这个“终极收藏”原拟存放于“埃利奥特府”。布隆伯格记得他在一九七八年买入这栋“精美古宅”时的快乐和希望,也记得三年后被逼出售这栋宅邸时的冲天怒气。“我非常自豪能拥有这样的地方。我维护它,希望以后用于自己的业余爱好。我真不想卖。”一九八一年,他被迫迁出,“不得不处理我的东西”,包括八辆老轿车,“送人了事”。他估计随后七年里有三成时间都是“居无定所”,并说这些转变“令他一蹶不振”。
“我怒火中烧,最后终于爆发。我越界了。我为自己辩解。如果我所有的真知灼见、兢兢业业、雄心壮志,只能换来市政官僚的胡扯和欺骗,我就要报复。我开始什么都拿,到处乱拿,只要估计能拿的都拿。”布隆伯格与他认识的霍华德·伯格斯特龙等“几个小喽啰”拉帮结派,“为所欲为”, 大肆掳掠。布隆伯格写道:“我想出了利用讣告行骗的手法。一想到明尼阿波利斯市局和我父亲,我就气得不能自已。我跟他说起我到处乱闯拿东西的事情,他回了一句‘少来威胁我’。”

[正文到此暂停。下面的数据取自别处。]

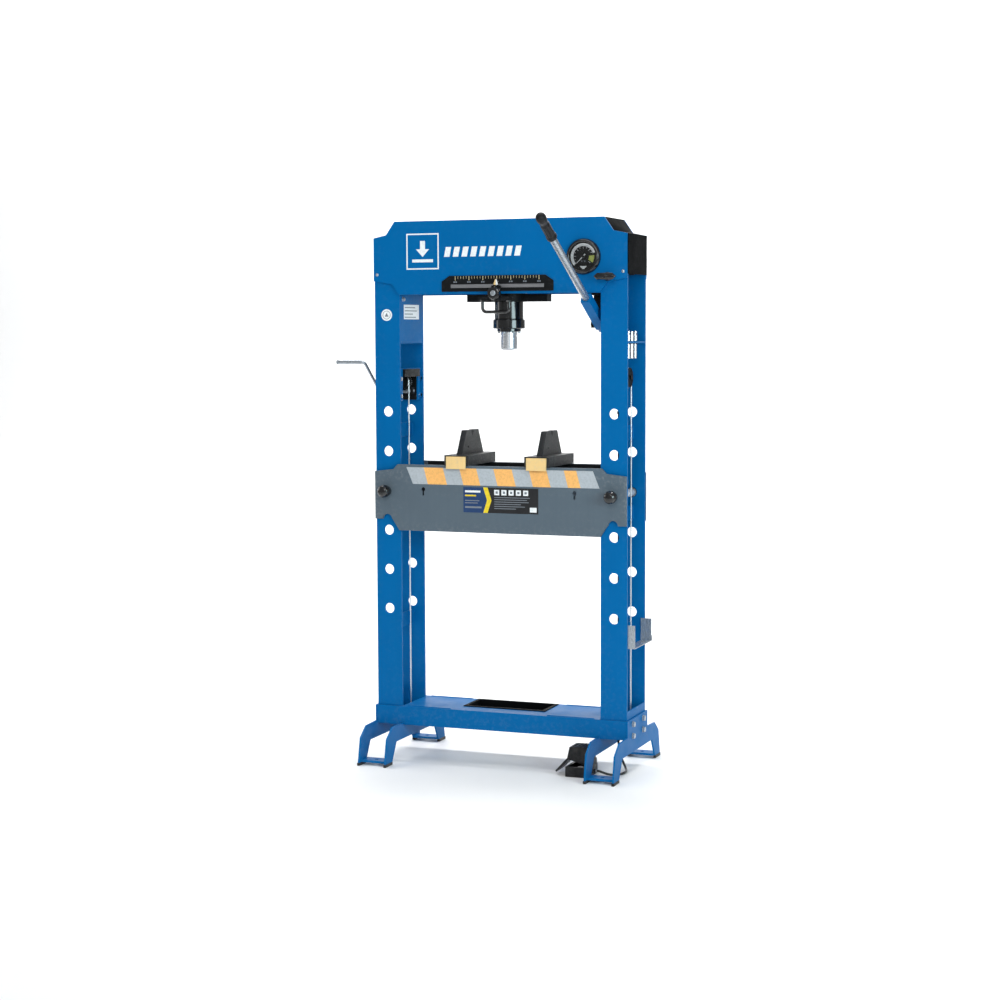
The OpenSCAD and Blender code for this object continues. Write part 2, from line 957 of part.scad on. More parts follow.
module pedal_base() {
  color(dark) {
    difference() {
      block([pedal_x, -178, 0], [342, -76, 34]);
      block([pedal_x + 8, -170, 6], [334, -84, 35]);
    }
    rod_z([300, -127, 6], 20, 22);
    block([326, -172, 34], [342, -165, 52]);
    block([326, -89, 34], [342, -82, 52]);
    rod_y([334, -172, 43], 90, 8);
    rod_x([342, -128, 16], 11, 14);
  }
}

// hooded pedal plate with a toe lip that reaches past the base
module pedal_treadle() {
  color(dark)
    difference() {
      union() {
        xz(-164, 74)
          polygon([[222, 15], [226, 11], [258, 42], [268, 56], [342, 36], [342, 50],
            [332, 100], [272, 98], [264, 60], [252, 48]]);
      }
      rod_y([334, -165, 43], 76, 8.1);
    }
}

// direction of the hose's route at point i
function along(p, i) =
  let (d = p[min(i + 1, len(p) - 1)] - p[max(i - 1, 0)]) d / norm(d);

// round tube swept along a list of points
module sweep(p, d, sides) {
  rings = [for (i = [0:len(p) - 1])
    let (t = along(p, i), s = cross(t, [0.3, 0.2, 1]), u = s / norm(s), w = cross(t, u))
      tube_ring(p[i], u, w, d / 2, sides)];
  polyhedron([for (r = rings) each r], tube_faces(len(p), sides));
}

module pedal_hose() {
  color([0.06, 0.06, 0.07])
    sweep(hose_points, hose_d, hose_sides);
}

column_left();
column_right();
column_webs();
column_shelves();
beam_front_plate();
beam_rear_plate();
beam_web();
end_covers();
carriage_rails();
base_frame();
base_top_plate();
parts_tray();
foot_frames();
foot_pads();
foot_bolts();
bed_plates();
bed_crossmembers();
scale_plate();
gauge_case();
gauge_glass();
gauge_needle();
release_valve();
pump_block();
handle_pivot();
pump_plunger();
handle_socket();
handle_tube();
handle_grip();
power_unit();
cylinder_body();
cylinder_collar();
ram();
return_spring();
carriage_frame();
carriage_handle();
clamp_knob();
roller_set_left();
roller_set_right();
winch_mount();
winch_housing();
winch_crank();
crank_grip();
winch_drum();
rope_sheave();
base_pulley_left();
base_pulley_right();
pulley_brackets();
lift_rope();
bed_pin_left();
bed_pin_right();
vblock_left();
vblock_right();
mandrel_front();
mandrel_middle();
mandrel_rear();
pedal_hanger();
air_line();
pedal_base();
pedal_treadle();
pedal_hose();
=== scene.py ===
"""Surfaces and finishes of a two-column hydraulic shop press, around its CAD frame.

Sizes are in millimetres until a mesh is made; the camera and lights are in metres.
+X is the press's right, -Y its front and +Z up.
"""

import json

import bmesh
import bpy
import numpy as np
from bpy.props import (
    FloatProperty,
    FloatVectorProperty,
    IntProperty,
    PointerProperty,
)
from mathutils import Matrix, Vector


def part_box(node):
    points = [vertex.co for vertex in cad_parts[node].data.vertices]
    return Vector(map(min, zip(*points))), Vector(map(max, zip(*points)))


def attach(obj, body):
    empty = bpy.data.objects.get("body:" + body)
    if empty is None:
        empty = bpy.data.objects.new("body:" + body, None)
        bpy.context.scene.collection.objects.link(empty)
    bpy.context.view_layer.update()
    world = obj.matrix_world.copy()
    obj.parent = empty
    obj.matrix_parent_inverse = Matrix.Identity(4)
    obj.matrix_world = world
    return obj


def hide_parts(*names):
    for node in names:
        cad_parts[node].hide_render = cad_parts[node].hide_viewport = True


bl_info = {
    "name": "Hydraulic shop press",
    "version": (1, 0, 0),
    "blender": (4, 5, 0),
    "location": "3D View > Sidebar > Press",
    "description": "Builds the surfaces and finishes of a hydraulic shop press",
    "category": "Add Mesh",
}

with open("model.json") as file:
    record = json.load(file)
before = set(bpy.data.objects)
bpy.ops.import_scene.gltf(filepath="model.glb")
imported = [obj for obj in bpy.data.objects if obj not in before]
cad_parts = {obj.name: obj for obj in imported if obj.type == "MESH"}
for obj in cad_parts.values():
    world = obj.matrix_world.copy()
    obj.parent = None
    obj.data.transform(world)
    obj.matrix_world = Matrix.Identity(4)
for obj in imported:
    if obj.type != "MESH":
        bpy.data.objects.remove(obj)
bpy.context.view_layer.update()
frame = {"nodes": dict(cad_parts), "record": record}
RECORD = frame["record"]
BODY_OF = {
    node: body
    for body, nodes in RECORD["behaviour"]["bodies"].items()
    for node in nodes
}
SLOT_OF = {part["node"]: part["material_slot"] for part in RECORD["subparts"]}

MM = 0.001
TAU = 2 * np.pi
ORIGIN = (0, 0, 0)
X, Y, Z = np.eye(3)
SIDES = (-1, 1)
SHARP_ANGLE = np.radians(38)  # edges sharper than this are creased and rounded
FILM = 0.25  # thickness of a printed or stuck-on film
LAYER = 0.15  # thickness of each layer printed on a film


def span(node):
    """Lowest and highest corner of a CAD node at rest."""
    low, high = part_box(node)
    return np.array(low) / MM, np.array(high) / MM


def middle(node):
    low, high = span(node)
    return (low + high) / 2


def front_of(node):
    return span(node)[0][1]


def srgb(red, green, blue):
    """Linear colour of an 8-bit screen colour."""
    value = np.array([red, green, blue]) / 255
    line = np.where(value <= 0.04045, value / 12.92, ((value + 0.055) / 1.055) ** 2.4)
    return tuple(float(v) for v in line)


# ---- settings ----------------------------------------------------------------


def shade(name, description, *rgb):
    """Colour setting, with an 8-bit screen colour as its default."""
    return FloatVectorProperty(
        name=name, description=description, subtype="COLOR", size=3, min=0, max=1,
        default=srgb(*rgb),
    )


def length(name, description, millimetres):
    return FloatProperty(
        name=name, description=description, unit="LENGTH", default=millimetres * MM
    )


def number(name, description, default, unit="NONE"):
    return FloatProperty(name=name, description=description, unit=unit, default=default)


class PressPaint(bpy.types.PropertyGroup):
    """Colours of the press's finishes."""

    frame: shade("Frame", "Gloss blue of the frame", 0, 99, 161)
    black: shade("Black", "Satin black of the fittings", 19, 21, 23)
    gloss: shade("Gloss black", "Enamel of the cylinder and knobs", 13, 14, 16)
    bed: shade("Bed", "Grey of the bed plates", 92, 104, 114)
    face: shade("V-block face", "Cream of the V-blocks' ends", 240, 203, 140)
    tape: shade("Tape", "Grey ground of the warning tape", 178, 184, 190)
    stripe: shade("Stripe", "Orange of the warning tape", 250, 186, 108)
    white: shade("White", "Printed marks", 240, 242, 244)
    zinc: shade("Zinc", "Plated steel", 168, 174, 180)


class PressEdges(bpy.types.PropertyGroup):
    """Rounding and welds of the press's plates."""

    plate: length("Plate edge", "Rounding of sawn and cut plate edges", 1.0)
    casting: length("Casting edge", "Rounding of cast edges", 1.8)
    bead: length("Weld bead", "Radius of a weld bead", 3.2)


class PressRope(bpy.types.PropertyGroup):
    """Lay of the lifting rope."""

    diameter: length("Diameter", "Diameter over the strands", 5)
    lay: length("Lay", "Length of one turn of a strand", 32)
    strands: IntProperty(
        name="Strands", description="Number of outer strands", default=6, min=3, max=9
    )


class PressStage(bpy.types.PropertyGroup):
    """Camera and light of the studio."""

    camera: FloatVectorProperty(
        name="Camera",
        description="Place of the camera",
        subtype="TRANSLATION",
        size=3,
        default=(2.441, -6.390, 1.4735),
    )
    yaw: number("Yaw", "Turn to the left", 0.36975, "ROTATION")
    pitch: number("Pitch", "Tilt down", 0.08323, "ROTATION")
    roll: number("Roll", "Roll of the camera", -0.0036, "ROTATION")
    lens: number("Lens", "Focal length in millimetres", 72.27)
    floor: number("Floor tone", "Brightness of the floor", 0.9)
    ambient: number("Ambient", "Strength of the light all round", 0.32)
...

就这样过了好几年,布隆伯格也记不得具体是何时了,他“不再看讣告”,主要是因为替他卖力的几个小混混后来“在当地转行干别的了”,而他也没兴趣再做这种事情了。“我跟他们说,我要买那些废弃房屋里的彩绘玻璃窗、门、壁炉。我很多时候都不在市里,他们会帮我收集这些东西,我回来后就掏钱买下。”而他也感到该对他们负点责任。